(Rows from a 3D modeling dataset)
%%

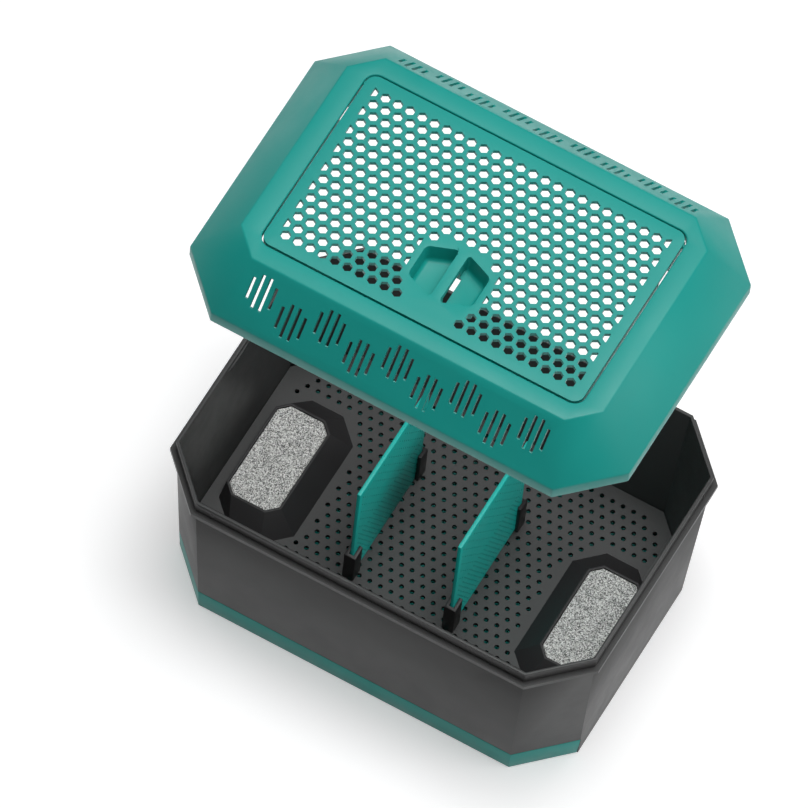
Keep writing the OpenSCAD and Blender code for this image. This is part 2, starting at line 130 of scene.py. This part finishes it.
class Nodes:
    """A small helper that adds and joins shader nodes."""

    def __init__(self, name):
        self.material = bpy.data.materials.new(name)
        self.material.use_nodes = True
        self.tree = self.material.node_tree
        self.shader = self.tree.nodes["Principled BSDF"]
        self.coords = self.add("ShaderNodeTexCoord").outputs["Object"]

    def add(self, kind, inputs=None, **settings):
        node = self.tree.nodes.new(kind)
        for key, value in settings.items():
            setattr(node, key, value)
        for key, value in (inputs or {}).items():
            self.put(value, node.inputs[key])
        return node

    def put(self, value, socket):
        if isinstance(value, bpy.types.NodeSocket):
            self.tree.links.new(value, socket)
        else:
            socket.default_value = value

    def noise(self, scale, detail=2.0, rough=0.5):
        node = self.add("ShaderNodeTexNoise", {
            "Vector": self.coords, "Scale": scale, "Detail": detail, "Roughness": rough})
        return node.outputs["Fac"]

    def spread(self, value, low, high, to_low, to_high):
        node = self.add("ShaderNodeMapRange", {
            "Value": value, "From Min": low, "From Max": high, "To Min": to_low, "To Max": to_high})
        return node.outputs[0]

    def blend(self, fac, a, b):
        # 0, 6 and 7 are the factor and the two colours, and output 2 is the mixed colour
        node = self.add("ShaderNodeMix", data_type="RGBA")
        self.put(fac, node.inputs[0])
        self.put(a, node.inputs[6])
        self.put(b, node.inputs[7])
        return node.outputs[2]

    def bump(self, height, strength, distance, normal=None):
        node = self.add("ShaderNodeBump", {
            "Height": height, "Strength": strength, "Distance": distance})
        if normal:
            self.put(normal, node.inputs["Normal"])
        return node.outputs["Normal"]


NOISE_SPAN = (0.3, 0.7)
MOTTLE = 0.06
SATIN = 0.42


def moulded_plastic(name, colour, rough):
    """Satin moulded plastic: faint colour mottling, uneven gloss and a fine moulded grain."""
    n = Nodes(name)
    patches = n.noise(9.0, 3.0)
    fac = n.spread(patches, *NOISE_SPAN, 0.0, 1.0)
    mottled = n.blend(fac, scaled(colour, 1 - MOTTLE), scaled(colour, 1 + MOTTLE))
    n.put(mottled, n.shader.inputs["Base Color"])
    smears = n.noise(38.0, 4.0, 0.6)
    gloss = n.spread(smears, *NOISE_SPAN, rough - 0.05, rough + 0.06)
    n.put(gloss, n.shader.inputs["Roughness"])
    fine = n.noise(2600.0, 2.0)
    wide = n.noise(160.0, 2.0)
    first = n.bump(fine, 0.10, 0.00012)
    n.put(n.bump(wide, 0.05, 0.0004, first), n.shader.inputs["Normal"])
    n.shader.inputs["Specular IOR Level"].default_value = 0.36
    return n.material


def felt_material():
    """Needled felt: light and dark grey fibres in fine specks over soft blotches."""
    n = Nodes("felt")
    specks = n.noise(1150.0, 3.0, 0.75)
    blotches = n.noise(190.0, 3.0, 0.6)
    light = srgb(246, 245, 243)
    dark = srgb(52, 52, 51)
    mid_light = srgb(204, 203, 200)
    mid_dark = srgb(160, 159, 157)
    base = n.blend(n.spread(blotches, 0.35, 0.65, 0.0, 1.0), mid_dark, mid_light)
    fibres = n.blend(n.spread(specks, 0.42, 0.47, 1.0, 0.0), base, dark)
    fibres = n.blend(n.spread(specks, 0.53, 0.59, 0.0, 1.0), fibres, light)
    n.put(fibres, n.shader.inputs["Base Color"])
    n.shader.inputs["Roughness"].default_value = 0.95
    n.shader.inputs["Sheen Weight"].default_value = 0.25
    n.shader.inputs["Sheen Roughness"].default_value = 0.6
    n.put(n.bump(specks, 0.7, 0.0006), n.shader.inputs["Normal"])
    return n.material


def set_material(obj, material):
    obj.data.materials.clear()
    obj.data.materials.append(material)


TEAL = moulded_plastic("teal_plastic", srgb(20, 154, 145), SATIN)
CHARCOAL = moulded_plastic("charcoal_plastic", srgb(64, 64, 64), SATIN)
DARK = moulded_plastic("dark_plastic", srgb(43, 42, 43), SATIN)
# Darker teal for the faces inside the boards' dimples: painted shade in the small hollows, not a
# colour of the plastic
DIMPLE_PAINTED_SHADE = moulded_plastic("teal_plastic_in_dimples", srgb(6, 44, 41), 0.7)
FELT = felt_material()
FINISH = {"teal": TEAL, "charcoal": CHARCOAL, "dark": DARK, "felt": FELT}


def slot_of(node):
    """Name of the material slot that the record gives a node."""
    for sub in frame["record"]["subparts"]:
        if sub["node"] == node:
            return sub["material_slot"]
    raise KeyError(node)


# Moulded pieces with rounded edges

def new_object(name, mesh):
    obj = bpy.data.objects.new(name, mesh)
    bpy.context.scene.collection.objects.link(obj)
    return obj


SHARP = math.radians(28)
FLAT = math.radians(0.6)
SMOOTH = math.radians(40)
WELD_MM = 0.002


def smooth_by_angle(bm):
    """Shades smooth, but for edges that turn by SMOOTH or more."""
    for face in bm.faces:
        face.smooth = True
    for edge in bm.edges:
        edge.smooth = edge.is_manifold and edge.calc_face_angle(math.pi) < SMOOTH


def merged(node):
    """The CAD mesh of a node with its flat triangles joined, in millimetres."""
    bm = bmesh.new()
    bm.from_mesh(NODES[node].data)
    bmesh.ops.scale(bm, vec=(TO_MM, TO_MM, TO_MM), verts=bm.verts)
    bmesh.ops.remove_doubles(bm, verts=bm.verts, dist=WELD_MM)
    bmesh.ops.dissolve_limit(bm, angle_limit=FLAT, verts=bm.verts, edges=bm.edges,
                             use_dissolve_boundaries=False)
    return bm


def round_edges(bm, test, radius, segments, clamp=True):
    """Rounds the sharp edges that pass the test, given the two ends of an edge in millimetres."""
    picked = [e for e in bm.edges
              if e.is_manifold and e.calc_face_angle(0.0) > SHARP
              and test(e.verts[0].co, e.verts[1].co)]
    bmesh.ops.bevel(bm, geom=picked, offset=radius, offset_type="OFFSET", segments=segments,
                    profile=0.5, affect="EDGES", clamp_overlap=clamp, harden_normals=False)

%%
%%

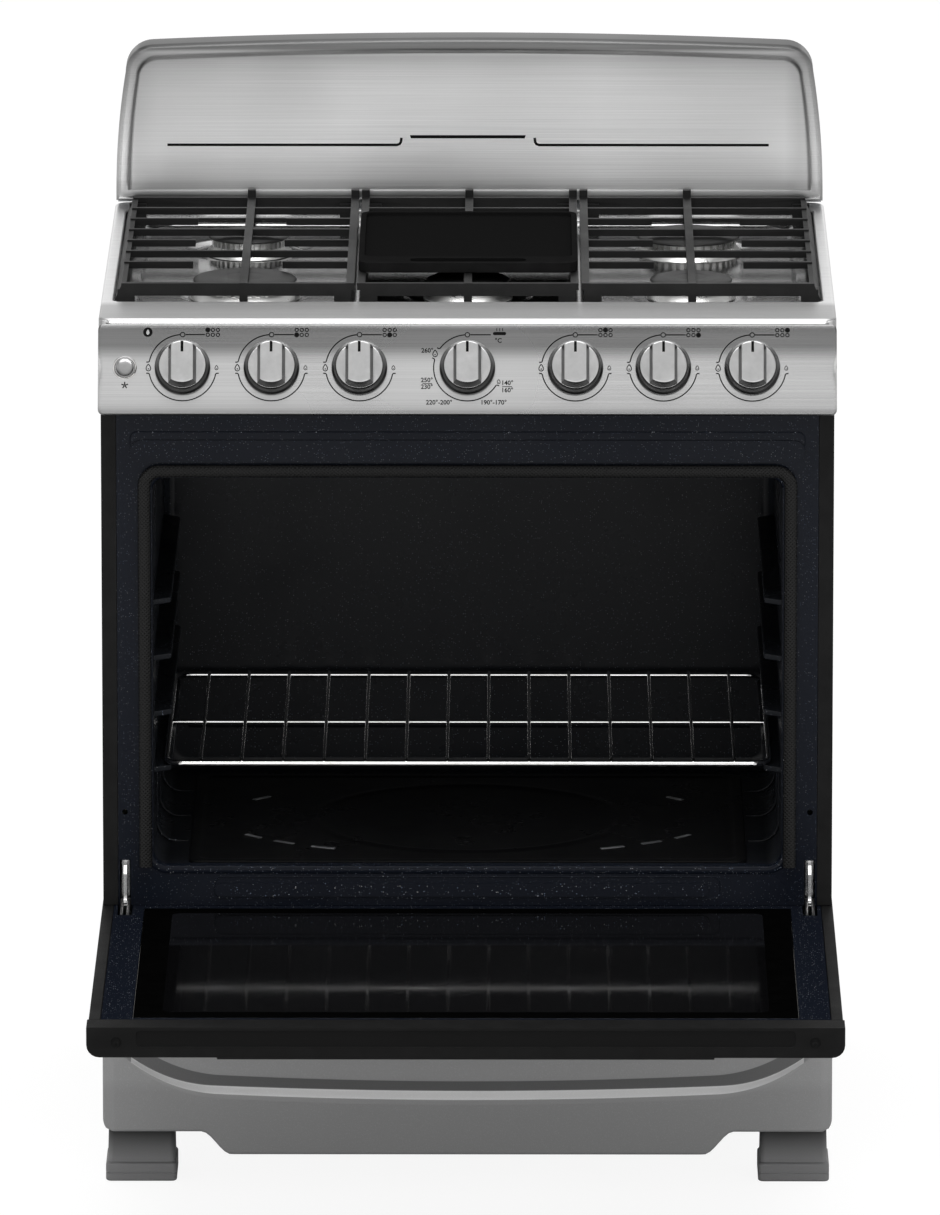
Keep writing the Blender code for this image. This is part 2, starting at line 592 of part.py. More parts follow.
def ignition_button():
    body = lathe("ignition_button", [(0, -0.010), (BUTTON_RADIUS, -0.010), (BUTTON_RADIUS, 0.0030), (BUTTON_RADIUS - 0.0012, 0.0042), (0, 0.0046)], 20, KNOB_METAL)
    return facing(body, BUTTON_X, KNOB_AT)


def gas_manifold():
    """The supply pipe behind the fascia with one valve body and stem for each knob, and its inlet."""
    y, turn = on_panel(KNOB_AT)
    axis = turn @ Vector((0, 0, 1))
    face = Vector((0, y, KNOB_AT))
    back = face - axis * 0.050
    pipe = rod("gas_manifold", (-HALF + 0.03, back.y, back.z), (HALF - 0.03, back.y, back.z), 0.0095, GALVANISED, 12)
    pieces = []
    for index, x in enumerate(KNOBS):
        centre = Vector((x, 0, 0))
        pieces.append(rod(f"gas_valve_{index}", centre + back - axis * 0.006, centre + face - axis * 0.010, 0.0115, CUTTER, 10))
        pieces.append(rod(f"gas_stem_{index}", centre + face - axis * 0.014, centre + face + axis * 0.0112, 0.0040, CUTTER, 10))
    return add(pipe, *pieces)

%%

--- GIVEN REQUEST ---
Give back, exactly as written, each line from the one that contains "Keep writing the OpenSCAD" through the one that contains "SATIN = 0.42".

--- THE RESPONSE ---
Keep writing the OpenSCAD and Blender code for this image. This is part 2, starting at line 130 of scene.py. This part finishes it.
class Nodes:
    """A small helper that adds and joins shader nodes."""

    def __init__(self, name):
        self.material = bpy.data.materials.new(name)
        self.material.use_nodes = True
        self.tree = self.material.node_tree
        self.shader = self.tree.nodes["Principled BSDF"]
        self.coords = self.add("ShaderNodeTexCoord").outputs["Object"]

    def add(self, kind, inputs=None, **settings):
        node = self.tree.nodes.new(kind)
        for key, value in settings.items():
            setattr(node, key, value)
        for key, value in (inputs or {}).items():
            self.put(value, node.inputs[key])
        return node

    def put(self, value, socket):
        if isinstance(value, bpy.types.NodeSocket):
            self.tree.links.new(value, socket)
        else:
            socket.default_value = value

    def noise(self, scale, detail=2.0, rough=0.5):
        node = self.add("ShaderNodeTexNoise", {
            "Vector": self.coords, "Scale": scale, "Detail": detail, "Roughness": rough})
        return node.outputs["Fac"]

    def spread(self, value, low, high, to_low, to_high):
        node = self.add("ShaderNodeMapRange", {
            "Value": value, "From Min": low, "From Max": high, "To Min": to_low, "To Max": to_high})
        return node.outputs[0]

    def blend(self, fac, a, b):
        # 0, 6 and 7 are the factor and the two colours, and output 2 is the mixed colour
        node = self.add("ShaderNodeMix", data_type="RGBA")
        self.put(fac, node.inputs[0])
        self.put(a, node.inputs[6])
        self.put(b, node.inputs[7])
        return node.outputs[2]

    def bump(self, height, strength, distance, normal=None):
        node = self.add("ShaderNodeBump", {
            "Height": height, "Strength": strength, "Distance": distance})
        if normal:
            self.put(normal, node.inputs["Normal"])
        return node.outputs["Normal"]


NOISE_SPAN = (0.3, 0.7)
MOTTLE = 0.06
SATIN = 0.42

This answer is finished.